_To do:_ Of the lines in these entries, how many contain the string "glass"? Give the number and nothing else.

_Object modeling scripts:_

....................

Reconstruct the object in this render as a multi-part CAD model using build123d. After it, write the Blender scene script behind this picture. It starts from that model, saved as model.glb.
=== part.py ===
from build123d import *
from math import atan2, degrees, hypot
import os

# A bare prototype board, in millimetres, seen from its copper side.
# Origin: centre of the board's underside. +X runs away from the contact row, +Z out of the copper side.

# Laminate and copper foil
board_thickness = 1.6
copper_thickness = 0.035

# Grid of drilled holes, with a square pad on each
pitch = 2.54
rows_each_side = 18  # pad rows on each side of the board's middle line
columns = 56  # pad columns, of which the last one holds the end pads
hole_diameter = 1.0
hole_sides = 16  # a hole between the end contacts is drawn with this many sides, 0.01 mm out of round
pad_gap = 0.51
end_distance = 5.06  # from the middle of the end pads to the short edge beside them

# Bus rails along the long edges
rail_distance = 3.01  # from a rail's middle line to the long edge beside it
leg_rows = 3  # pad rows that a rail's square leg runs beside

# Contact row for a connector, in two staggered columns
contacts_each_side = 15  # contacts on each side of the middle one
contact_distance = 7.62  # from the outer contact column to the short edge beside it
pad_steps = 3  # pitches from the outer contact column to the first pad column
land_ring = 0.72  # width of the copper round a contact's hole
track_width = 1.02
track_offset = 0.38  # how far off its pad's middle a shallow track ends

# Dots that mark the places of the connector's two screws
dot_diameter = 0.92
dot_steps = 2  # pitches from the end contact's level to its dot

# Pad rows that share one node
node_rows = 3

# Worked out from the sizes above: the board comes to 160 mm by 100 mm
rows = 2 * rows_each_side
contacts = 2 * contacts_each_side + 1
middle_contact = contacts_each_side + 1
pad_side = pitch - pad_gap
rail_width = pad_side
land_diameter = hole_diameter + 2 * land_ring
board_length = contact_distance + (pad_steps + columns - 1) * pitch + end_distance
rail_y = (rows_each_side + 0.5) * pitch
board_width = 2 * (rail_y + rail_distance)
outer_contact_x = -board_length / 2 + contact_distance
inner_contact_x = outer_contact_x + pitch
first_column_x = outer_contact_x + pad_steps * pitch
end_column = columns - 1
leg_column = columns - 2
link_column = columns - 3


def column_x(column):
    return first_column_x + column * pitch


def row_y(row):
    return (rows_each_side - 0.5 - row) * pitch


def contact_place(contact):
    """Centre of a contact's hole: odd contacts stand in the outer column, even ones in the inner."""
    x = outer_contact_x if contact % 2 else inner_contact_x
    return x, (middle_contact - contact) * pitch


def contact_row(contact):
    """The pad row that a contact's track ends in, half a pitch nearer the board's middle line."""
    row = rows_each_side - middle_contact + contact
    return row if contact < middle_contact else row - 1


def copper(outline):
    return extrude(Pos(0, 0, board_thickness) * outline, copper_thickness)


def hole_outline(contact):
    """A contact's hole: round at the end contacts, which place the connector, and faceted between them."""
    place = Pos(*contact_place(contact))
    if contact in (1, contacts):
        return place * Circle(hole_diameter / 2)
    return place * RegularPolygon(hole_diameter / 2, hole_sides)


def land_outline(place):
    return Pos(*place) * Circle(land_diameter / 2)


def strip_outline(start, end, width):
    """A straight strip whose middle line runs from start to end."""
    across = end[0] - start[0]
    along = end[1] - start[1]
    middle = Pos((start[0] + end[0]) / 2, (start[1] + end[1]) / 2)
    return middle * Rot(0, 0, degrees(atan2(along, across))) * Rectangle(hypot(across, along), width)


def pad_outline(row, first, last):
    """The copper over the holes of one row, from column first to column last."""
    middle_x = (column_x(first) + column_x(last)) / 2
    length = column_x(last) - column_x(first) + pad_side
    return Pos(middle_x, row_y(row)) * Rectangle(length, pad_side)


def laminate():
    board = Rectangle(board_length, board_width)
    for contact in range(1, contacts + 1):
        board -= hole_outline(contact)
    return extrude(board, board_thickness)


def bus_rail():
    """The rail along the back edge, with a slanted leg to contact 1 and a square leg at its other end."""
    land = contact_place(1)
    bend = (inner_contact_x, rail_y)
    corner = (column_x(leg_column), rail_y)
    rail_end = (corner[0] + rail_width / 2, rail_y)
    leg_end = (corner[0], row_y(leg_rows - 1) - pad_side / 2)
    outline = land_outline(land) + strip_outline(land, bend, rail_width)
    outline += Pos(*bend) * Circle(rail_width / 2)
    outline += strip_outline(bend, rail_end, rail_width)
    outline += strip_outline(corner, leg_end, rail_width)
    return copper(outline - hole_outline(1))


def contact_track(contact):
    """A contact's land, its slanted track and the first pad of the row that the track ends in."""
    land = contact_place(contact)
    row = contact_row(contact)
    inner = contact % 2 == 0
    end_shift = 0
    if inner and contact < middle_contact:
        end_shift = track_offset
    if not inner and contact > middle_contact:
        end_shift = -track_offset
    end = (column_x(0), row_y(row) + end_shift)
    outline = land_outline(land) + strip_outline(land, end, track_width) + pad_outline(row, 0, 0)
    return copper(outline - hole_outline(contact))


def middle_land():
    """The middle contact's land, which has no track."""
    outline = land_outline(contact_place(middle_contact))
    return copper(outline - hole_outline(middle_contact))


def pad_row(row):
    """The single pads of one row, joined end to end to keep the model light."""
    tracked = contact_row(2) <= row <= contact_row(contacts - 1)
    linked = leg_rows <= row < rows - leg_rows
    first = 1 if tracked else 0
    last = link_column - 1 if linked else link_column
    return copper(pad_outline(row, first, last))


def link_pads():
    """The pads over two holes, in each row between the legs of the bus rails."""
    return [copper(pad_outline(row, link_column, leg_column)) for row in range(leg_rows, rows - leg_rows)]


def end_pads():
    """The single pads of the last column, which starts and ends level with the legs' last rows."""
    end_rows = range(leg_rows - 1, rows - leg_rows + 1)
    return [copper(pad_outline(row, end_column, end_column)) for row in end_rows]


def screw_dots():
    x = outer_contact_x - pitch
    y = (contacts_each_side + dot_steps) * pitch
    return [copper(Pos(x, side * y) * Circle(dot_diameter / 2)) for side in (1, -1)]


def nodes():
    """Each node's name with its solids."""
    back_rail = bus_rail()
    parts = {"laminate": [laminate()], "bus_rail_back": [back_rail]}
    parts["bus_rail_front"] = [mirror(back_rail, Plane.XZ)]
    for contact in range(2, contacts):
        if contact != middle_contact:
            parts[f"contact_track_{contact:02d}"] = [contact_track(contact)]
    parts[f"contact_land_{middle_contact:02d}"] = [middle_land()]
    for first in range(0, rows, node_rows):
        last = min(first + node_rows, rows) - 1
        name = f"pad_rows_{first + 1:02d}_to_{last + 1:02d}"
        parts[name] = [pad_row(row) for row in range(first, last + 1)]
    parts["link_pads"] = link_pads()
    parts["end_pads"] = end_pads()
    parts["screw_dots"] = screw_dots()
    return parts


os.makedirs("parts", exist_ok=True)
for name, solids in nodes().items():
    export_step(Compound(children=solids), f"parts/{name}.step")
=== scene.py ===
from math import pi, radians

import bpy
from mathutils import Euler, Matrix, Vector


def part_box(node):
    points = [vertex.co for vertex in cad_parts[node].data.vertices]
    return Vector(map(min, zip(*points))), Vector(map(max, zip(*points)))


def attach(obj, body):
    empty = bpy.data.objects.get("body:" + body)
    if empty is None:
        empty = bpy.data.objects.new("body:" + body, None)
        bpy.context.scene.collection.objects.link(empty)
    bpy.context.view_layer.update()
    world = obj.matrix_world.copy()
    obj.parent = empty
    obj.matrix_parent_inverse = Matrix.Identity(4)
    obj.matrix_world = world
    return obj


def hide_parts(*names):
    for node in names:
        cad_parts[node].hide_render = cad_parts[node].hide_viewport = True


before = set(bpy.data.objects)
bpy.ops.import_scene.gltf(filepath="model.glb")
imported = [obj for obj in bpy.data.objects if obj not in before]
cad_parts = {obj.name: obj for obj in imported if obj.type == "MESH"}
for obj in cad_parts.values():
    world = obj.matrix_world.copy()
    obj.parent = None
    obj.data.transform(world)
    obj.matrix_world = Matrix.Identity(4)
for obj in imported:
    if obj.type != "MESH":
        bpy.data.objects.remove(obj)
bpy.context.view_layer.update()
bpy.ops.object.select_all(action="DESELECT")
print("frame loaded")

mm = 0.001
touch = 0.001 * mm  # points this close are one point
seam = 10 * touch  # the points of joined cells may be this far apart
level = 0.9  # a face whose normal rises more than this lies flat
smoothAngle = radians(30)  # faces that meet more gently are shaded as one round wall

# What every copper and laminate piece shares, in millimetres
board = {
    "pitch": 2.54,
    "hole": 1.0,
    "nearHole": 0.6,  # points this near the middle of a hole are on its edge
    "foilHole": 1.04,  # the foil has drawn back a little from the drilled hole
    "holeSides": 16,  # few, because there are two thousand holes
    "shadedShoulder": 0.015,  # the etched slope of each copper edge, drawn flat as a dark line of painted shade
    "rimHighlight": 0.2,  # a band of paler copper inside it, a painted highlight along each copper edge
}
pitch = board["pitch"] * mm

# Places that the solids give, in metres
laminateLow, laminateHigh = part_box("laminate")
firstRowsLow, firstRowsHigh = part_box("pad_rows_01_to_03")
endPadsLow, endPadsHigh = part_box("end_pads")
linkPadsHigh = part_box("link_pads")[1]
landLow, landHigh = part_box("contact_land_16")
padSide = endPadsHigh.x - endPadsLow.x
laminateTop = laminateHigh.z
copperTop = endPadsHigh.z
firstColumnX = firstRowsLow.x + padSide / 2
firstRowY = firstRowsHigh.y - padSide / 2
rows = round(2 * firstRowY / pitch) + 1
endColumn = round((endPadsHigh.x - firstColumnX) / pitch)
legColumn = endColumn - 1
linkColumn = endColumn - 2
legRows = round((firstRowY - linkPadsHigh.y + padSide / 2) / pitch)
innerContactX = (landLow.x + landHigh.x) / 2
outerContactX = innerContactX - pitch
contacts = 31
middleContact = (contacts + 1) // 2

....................

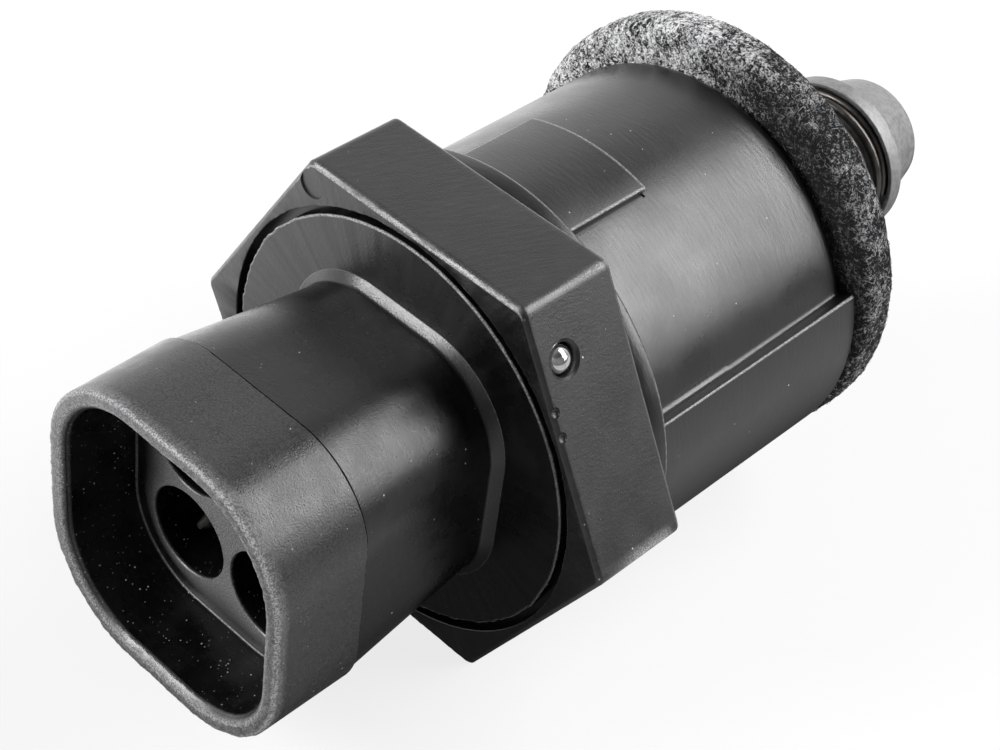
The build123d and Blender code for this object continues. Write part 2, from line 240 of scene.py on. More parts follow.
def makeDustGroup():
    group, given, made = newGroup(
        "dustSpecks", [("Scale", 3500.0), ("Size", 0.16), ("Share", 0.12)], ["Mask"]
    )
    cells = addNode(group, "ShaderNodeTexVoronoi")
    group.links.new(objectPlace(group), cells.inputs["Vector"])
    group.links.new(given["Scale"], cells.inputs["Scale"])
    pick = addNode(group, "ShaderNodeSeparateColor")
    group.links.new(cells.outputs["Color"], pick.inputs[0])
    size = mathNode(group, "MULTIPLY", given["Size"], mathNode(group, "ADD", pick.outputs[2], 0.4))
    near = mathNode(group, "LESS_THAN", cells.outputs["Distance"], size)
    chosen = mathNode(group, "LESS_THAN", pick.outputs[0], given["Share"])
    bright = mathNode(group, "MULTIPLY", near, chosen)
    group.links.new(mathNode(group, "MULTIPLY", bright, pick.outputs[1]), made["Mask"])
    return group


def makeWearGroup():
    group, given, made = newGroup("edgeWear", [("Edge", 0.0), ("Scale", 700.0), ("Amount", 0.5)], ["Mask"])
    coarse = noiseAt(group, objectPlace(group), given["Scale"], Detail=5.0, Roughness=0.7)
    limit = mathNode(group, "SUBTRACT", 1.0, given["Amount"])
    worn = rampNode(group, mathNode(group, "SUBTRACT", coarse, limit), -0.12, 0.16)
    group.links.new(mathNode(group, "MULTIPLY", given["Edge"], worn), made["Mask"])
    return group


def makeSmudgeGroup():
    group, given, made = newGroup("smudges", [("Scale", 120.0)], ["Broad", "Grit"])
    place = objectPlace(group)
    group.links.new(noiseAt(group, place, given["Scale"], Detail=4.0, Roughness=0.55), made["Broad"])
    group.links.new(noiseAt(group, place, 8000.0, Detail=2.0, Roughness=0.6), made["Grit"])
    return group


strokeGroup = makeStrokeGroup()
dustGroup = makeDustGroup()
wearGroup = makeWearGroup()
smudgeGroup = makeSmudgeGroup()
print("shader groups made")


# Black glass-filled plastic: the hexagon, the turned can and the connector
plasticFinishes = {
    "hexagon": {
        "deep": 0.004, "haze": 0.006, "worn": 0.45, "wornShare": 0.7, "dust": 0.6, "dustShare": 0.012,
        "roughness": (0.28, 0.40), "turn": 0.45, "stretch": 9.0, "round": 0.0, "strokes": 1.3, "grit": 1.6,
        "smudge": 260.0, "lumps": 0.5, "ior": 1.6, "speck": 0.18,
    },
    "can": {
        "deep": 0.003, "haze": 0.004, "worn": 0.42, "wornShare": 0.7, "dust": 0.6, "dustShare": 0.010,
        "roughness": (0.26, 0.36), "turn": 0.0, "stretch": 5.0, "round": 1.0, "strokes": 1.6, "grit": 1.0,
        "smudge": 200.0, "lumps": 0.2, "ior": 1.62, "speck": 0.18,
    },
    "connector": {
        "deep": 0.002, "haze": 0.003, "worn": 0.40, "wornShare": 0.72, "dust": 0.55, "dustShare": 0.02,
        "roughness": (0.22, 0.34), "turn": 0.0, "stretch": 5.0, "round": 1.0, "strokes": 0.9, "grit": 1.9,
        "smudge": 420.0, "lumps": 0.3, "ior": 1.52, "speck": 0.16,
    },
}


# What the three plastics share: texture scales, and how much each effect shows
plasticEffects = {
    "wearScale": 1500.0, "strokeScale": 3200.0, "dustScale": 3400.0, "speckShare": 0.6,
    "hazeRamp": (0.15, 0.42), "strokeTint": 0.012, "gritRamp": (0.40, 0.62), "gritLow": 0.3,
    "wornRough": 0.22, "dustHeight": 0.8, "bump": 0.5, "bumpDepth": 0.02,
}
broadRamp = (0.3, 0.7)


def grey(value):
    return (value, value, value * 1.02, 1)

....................

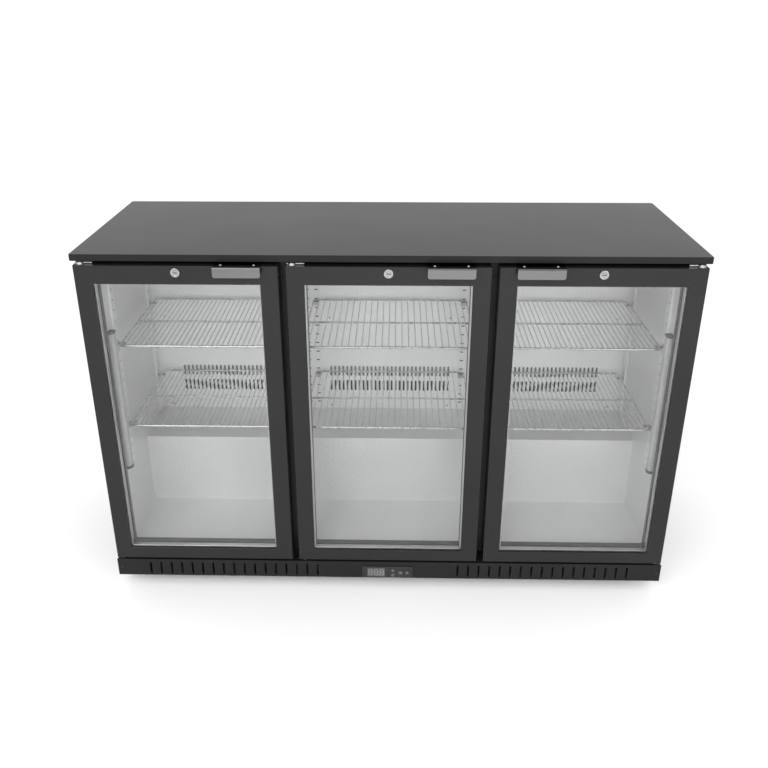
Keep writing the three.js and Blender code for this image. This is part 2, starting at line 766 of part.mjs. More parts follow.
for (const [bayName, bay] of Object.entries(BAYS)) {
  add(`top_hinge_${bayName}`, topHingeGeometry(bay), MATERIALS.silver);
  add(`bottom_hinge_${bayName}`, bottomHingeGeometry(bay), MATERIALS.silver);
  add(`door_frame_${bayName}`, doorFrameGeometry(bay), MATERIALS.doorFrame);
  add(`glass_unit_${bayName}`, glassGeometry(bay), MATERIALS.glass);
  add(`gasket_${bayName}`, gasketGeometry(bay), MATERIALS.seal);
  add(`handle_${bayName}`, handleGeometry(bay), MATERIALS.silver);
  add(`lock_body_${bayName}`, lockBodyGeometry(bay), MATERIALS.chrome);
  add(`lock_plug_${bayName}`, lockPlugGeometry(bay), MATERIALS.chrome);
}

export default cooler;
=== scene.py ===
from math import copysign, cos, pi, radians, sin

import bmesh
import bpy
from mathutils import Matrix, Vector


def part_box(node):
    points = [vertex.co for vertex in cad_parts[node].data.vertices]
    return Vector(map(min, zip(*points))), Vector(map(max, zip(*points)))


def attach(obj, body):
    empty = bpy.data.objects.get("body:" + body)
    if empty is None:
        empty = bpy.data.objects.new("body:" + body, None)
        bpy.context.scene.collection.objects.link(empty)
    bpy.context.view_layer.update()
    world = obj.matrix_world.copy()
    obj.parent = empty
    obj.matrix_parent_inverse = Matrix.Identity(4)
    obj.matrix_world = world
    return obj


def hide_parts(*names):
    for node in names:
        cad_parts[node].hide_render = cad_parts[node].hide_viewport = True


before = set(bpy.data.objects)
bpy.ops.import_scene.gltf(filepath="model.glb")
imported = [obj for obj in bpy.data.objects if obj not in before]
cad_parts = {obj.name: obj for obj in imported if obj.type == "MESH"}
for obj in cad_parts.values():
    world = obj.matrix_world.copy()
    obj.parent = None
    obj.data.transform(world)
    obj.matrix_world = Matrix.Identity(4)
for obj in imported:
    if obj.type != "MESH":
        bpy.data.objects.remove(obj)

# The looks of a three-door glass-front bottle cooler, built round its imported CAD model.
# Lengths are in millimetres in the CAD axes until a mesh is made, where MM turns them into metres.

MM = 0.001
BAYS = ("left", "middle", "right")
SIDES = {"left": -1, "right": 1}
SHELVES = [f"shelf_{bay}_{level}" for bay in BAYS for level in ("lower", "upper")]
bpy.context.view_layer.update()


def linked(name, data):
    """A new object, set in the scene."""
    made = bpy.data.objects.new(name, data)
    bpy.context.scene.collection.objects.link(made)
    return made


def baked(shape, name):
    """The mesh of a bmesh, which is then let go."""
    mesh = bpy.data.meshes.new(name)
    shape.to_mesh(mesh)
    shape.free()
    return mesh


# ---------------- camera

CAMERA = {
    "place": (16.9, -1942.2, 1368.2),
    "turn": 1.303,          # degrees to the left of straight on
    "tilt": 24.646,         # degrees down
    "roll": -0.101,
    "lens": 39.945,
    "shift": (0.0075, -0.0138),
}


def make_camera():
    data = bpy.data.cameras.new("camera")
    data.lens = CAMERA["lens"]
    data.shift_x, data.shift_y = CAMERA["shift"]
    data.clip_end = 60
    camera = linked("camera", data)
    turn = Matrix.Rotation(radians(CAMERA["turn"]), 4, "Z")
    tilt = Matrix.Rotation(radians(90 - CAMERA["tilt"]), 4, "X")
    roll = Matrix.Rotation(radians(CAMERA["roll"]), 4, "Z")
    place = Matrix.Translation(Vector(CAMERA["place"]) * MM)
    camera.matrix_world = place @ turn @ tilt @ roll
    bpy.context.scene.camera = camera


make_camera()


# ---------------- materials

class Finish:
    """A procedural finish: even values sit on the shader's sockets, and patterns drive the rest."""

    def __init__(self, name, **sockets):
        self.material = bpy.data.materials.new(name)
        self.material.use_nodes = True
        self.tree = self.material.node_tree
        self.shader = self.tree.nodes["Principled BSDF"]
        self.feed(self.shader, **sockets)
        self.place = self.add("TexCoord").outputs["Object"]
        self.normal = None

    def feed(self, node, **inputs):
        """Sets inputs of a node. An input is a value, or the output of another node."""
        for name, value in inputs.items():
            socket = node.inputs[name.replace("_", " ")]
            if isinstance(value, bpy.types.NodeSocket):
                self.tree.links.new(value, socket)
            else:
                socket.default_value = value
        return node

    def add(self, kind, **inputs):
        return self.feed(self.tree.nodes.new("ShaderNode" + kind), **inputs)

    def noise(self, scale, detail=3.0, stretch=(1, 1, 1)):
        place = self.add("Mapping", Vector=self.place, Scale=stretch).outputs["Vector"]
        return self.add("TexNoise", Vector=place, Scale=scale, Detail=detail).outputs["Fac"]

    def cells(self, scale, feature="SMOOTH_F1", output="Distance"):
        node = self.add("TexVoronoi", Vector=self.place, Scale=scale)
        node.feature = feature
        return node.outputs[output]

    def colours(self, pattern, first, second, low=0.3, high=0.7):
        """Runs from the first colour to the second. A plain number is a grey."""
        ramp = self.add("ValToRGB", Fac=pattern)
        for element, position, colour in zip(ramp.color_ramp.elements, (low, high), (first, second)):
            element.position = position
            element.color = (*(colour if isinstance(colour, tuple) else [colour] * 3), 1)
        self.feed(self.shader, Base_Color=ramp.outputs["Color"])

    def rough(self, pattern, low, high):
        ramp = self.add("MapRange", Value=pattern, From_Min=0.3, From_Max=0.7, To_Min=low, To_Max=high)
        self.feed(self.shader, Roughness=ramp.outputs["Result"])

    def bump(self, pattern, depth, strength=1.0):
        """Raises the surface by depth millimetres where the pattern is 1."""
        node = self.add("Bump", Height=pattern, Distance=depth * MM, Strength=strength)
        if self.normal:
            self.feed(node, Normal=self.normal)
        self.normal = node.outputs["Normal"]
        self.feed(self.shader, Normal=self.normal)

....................

_Exercise solution:_ 3